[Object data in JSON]
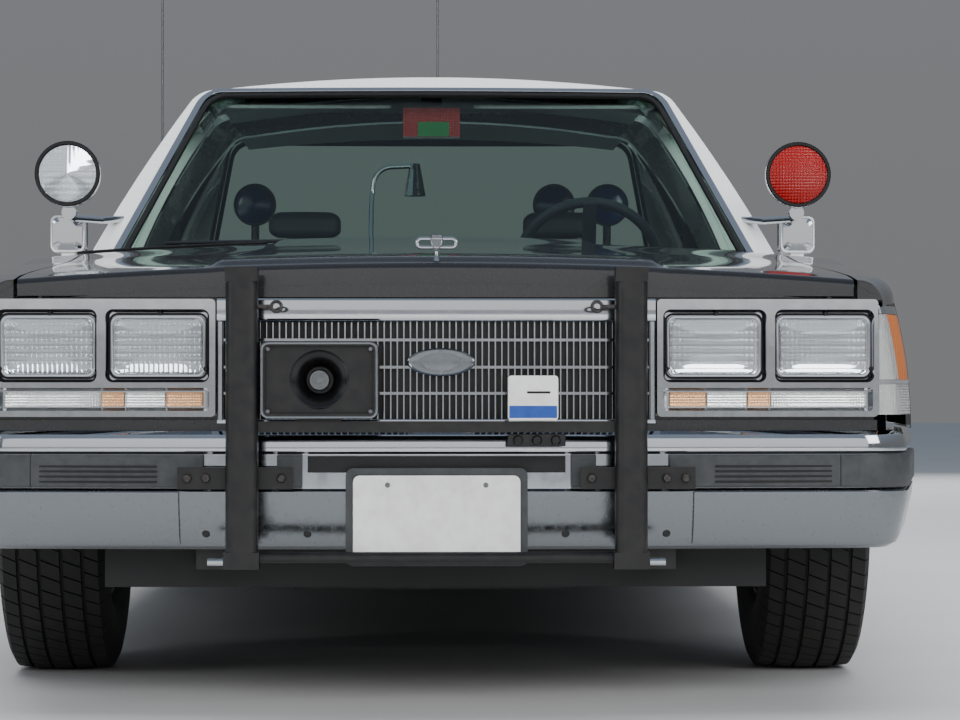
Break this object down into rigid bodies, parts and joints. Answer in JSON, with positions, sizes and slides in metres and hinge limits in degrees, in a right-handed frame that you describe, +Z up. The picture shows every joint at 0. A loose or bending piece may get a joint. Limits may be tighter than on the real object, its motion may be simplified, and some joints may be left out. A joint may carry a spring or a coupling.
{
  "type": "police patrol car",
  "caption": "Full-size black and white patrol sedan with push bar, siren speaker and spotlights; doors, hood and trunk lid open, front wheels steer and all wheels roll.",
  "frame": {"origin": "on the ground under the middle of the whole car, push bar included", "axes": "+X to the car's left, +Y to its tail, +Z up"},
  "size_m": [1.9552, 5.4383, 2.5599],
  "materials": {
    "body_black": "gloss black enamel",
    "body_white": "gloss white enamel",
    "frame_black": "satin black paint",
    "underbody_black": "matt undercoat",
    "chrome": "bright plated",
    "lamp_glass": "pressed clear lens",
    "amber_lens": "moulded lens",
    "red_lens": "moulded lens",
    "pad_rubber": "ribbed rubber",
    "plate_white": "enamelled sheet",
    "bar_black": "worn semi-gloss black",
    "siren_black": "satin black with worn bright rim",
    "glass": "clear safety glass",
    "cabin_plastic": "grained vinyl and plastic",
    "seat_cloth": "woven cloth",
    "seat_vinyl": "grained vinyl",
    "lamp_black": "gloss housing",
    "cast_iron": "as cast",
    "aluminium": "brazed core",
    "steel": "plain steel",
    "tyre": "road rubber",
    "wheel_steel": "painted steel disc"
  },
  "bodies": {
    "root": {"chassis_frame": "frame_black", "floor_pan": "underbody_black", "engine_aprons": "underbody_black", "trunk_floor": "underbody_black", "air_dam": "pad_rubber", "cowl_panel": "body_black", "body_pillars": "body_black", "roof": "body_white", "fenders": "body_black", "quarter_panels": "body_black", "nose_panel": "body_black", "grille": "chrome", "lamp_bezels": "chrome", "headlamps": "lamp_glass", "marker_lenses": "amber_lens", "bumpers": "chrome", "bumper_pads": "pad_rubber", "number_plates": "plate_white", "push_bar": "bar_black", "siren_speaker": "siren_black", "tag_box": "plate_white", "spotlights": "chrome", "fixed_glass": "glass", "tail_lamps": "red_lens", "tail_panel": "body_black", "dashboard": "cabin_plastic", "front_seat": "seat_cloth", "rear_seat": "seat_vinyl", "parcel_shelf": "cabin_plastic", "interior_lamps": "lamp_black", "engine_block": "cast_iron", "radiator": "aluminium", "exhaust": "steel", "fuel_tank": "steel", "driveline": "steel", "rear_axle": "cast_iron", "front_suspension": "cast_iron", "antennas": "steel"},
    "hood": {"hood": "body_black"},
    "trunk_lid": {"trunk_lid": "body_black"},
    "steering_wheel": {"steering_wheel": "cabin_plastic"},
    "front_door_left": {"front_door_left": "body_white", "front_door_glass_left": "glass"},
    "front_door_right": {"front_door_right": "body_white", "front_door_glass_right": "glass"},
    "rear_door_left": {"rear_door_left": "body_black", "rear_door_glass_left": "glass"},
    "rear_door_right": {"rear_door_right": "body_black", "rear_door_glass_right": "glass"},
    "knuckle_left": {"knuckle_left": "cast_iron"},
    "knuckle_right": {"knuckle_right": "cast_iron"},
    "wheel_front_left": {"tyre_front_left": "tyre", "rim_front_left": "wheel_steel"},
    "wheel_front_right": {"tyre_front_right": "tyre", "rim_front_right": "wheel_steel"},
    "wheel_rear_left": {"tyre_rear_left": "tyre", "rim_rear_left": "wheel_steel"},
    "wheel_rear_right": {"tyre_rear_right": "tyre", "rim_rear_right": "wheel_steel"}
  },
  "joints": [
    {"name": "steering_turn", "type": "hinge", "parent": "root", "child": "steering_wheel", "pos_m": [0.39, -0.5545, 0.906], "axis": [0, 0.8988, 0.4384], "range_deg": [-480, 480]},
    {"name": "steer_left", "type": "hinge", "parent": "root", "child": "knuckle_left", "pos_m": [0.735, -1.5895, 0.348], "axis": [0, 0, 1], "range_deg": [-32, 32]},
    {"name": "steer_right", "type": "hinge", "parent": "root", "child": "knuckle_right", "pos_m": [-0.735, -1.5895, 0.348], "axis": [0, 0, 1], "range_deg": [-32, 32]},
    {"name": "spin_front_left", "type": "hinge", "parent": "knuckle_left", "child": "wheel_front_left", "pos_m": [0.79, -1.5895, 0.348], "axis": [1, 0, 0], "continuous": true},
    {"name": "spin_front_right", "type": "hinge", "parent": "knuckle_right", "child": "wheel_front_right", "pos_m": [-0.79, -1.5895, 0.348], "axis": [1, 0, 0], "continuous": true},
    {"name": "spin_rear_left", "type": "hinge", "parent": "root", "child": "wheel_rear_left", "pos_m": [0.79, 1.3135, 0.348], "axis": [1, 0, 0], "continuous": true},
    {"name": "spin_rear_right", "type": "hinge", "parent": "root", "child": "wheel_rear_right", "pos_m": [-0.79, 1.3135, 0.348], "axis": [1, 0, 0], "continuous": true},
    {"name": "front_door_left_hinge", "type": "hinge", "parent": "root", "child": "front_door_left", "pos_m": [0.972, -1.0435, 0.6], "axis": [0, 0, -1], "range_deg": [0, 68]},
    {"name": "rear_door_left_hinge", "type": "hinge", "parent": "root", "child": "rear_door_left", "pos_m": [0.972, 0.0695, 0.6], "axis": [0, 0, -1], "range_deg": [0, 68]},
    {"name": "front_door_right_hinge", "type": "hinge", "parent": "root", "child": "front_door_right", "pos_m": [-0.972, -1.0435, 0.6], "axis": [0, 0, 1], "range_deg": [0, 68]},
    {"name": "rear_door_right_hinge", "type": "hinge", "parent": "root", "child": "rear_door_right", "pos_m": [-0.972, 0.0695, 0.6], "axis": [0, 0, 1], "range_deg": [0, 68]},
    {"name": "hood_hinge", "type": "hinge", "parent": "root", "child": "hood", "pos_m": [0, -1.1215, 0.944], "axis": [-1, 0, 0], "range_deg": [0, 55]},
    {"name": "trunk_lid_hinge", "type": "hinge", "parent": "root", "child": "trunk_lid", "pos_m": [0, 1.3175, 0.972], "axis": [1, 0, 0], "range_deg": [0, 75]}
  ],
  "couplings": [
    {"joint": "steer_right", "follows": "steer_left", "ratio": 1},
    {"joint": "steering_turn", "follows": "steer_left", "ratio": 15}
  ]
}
--
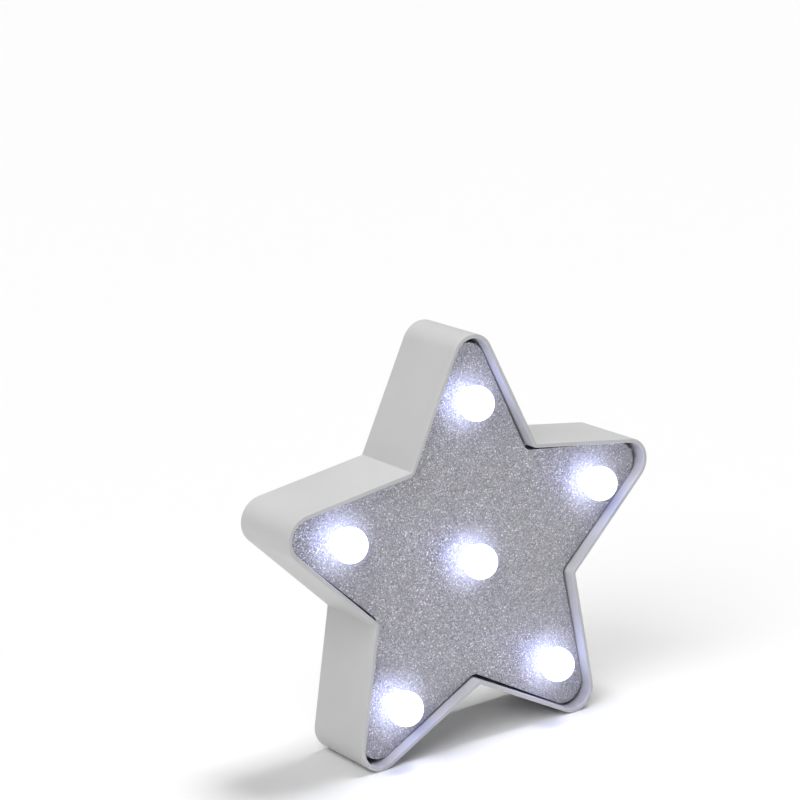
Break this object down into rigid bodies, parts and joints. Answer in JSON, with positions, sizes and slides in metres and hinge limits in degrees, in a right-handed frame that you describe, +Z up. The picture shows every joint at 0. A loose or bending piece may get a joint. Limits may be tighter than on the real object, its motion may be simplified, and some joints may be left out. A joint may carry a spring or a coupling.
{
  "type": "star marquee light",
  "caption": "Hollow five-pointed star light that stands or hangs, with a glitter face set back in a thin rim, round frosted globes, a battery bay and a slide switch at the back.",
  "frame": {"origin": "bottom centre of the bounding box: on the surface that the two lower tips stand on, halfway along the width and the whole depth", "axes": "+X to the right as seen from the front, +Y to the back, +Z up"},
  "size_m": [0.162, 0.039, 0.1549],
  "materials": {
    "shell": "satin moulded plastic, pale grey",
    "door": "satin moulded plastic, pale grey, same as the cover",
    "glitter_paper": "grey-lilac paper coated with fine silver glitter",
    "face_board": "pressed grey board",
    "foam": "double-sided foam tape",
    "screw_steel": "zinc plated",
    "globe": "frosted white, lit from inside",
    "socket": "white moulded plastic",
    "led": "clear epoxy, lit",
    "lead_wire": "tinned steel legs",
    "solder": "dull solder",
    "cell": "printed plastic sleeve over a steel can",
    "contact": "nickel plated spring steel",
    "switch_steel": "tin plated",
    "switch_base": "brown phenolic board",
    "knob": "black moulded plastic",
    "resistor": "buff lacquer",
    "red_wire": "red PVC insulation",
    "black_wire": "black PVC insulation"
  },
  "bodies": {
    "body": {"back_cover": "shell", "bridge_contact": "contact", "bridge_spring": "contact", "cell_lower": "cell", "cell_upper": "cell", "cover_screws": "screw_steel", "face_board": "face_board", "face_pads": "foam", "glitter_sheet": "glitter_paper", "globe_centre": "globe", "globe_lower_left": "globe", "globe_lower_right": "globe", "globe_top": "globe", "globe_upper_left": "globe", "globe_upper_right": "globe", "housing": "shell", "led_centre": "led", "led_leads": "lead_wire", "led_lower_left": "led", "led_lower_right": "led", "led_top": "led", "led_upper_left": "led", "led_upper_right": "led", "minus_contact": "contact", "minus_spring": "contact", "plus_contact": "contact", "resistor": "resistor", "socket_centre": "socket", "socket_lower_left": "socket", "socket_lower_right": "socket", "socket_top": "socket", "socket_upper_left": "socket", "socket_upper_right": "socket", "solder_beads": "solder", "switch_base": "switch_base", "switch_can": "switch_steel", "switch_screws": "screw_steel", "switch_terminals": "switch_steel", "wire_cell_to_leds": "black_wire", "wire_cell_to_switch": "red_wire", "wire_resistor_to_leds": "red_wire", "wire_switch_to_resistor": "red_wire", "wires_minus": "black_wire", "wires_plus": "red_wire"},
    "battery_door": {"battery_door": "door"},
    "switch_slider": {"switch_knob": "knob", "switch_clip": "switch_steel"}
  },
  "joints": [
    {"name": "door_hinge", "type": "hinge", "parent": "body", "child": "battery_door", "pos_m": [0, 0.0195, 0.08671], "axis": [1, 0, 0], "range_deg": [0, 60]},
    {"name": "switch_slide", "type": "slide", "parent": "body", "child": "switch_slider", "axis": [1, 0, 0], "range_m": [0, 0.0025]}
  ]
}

Task description: In the records above, find each line that holds the word "with"; copy all such lines.

Answer to the task:
Break this object down into rigid bodies, parts and joints. Answer in JSON, with positions, sizes and slides in metres and hinge limits in degrees, in a right-handed frame that you describe, +Z up. The picture shows every joint at 0. A loose or bending piece may get a joint. Limits may be tighter than on the real object, its motion may be simplified, and some joints may be left out. A joint may carry a spring or a coupling.
  "caption": "Full-size black and white patrol sedan with push bar, siren speaker and spotlights; doors, hood and trunk lid open, front wheels steer and all wheels roll.",
    "siren_black": "satin black with worn bright rim",
Break this object down into rigid bodies, parts and joints. Answer in JSON, with positions, sizes and slides in metres and hinge limits in degrees, in a right-handed frame that you describe, +Z up. The picture shows every joint at 0. A loose or bending piece may get a joint. Limits may be tighter than on the real object, its motion may be simplified, and some joints may be left out. A joint may carry a spring or a coupling.
  "caption": "Hollow five-pointed star light that stands or hangs, with a glitter face set back in a thin rim, round frosted globes, a battery bay and a slide switch at the back.",
    "glitter_paper": "grey-lilac paper coated with fine silver glitter",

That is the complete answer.